Junior Jeff Lowe, president of SCOPE, echoed the importance of the practice of sharing pronouns. He said that at the beginning of each SCOPE meeting, members shared their names and pronouns.
“It’s important, obviously, for what our group is specifically as an LGBTQ group, but through the repetitive process of doing it, it’s kind of to normalize asking for people’s pronouns,” Lowe said. “By doing it every week, it’s recognizing that someone’s pronouns could change. Someone could say something different one week.”
Recognizing the fluidity of gender pronouns is also crucial to the practice. Lee Dyer, associate director for LGBTQ campus life, recognized that pronoun usage is often difficult for people to understand, and that inclusivity efforts may make people feel as if they are outing their identity when they’re not ready to.

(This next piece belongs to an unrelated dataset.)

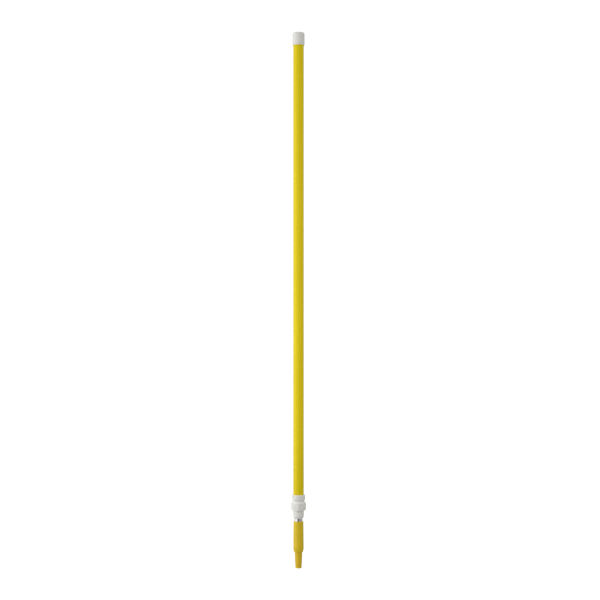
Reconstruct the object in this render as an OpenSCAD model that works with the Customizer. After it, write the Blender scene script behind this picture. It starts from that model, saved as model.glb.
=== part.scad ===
// Telescopic extension pole for a roller or other push-fit tool.
// It stands on its tool end: Z = 0 is the tip of the spigot, +Z runs along the pole to the cap,
// and -Y is the front, where the inner tube's groove and key are. Sizes are in millimetres.

/* [Pole] */
// Length over all with the pole pushed together
collapsed_length = 1575; // [1500:5:1650]
// How far the outer tube slides out
travel = 1205; // [900:5:1210]

/* [Outer tube] */
// Outer diameter of the coloured sheath
sheath_d = 31.2; // [31:0.1:31.6]
// Outer diameter of the aluminium outer tube
outer_tube_d = 30; // [29.8:0.1:30.2]
// Wall of the aluminium outer tube
outer_tube_wall = 1.2; // [1.1:0.05:1.3]

/* [Inner tube] */
// Outer diameter of the inner tube
inner_tube_d = 24; // [23.8:0.1:24.2]
// Wall of the inner tube
inner_tube_wall = 1.2; // [1:0.1:1.4]
// Width of the groove down the inner tube
groove_w = 3.2; // [2.8:0.1:3.6]
// Depth of that groove
groove_depth = 1.2; // [1:0.1:1.4]
// Length of bare inner tube that shows with the pole pushed together
bare_gap = 8.5; // [6:0.5:10]

/* [Tool connector] */
// Diameter of the spigot's straight land, which the tool's handle seats on
land_d = 21.8; // [21:0.1:22]
// Diameter of the spigot at its tip
tip_d = 17.8; // [17:0.1:18.5]
// Height of the shoulder that stops the tool
shoulder_z = 47; // [44:0.5:50]
// Largest diameter of the barrel
barrel_d = 30.4; // [30:0.1:31]
// Diameter of the barrel at its top
barrel_top_d = 29.1; // [28.8:0.1:29.4]
// Height of the top of the barrel
barrel_top_z = 137.5; // [134:0.5:140]

/* [Locking nut] */
// Size across opposite corners of the nut's grip
nut_across = 44.9; // [44:0.1:46]
// Number of flat faces on the grip
facets = 8; // [8:2:12]
// Diameter of the nut's nose
nose_d = 31.8; // [31:0.1:32]
// Height of the grip, without its cone
grip_h = 21; // [19:0.5:22]
// Advance of the nut in one turn
thread_lead = 4; // [3:0.5:5]
// Turn from loose to tight, in degrees
nut_turn_deg = 180; // [90:10:200]

/* [Collar and cap] */
// Diameter of the collar's ring
collar_d = 39.6; // [38.6:0.1:40.4]
// Height of the collar's ring
collar_ring_h = 15.8; // [14:0.2:18]
// Diameter of the cap at its open end
cap_d = 36.4; // [35.8:0.1:37]
// Length of the cap
cap_h = 38.2; // [36:0.2:42]

/* [Fits] */
// Gap on the radius between pieces that are pressed or glued together
tight_gap = 0.02; // [0.01:0.01:0.03]
// Gap on the radius between pieces that slide or turn
slide_gap = 0.06; // [0.05:0.01:0.08]

/* [Hidden] */
$fn = 96;

YELLOW = [0.93, 0.78, 0.08];
WHITE = [0.90, 0.90, 0.87];
ALUMINIUM = [0.80, 0.80, 0.82];
STEEL = [0.62, 0.63, 0.65];
ACETAL = [0.95, 0.94, 0.90];
RUBBER = [0.10, 0.10, 0.11];

eps = 0.01;
big = 60;

// radii
sheath_r = sheath_d / 2;
outer_r = outer_tube_d / 2;
outer_bore_r = outer_r - outer_tube_wall;
inner_r = inner_tube_d / 2;
inner_bore_r = inner_r - inner_tube_wall;
land_r = land_d / 2;
tip_r = tip_d / 2;
barrel_r = barrel_d / 2;
barrel_top_r = barrel_top_d / 2;
groove_floor_r = inner_r - groove_depth;
rib_inner_r = groove_floor_r - inner_tube_wall;
rib_w = groove_w + 2 * inner_tube_wall;
pin_r = 2;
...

“Pronouns are one’s affirmation of themselves,” Dyer said. “For me, I don’t really believe in telling someone else how to affirm themselves. So when I do, I’ll say my name and my pronouns and I’ll say please share your name and your pronouns if you choose to do so. I do think it should be the option of if you choose to.”
These practices have a common goal of creating a community of respect. The first step is educating people on why sharing personal pronouns is a practice and why it is important, Lowe said.
Dyer suggested that not just acceptance, but respect for each other as human beings is the goal.
“The best thing I can say is just ask,” Britt said. “Introduce yourself with your pronouns. Practice that. Then practice with they/them pronouns. There’s such a nuanced understanding of masculinity and femininity, and some people don’t fit into one of those boxes, so it’s important to be able to use that consistently, too.”
Genoni also emphasized the importance of practice and understanding.
“As people, one of the most painful things is when we’re not seen for who we are," Genoni said. “This is part of that. Not to be fully seen or fully heard feels like you don’t exist, so this is one piece of that.”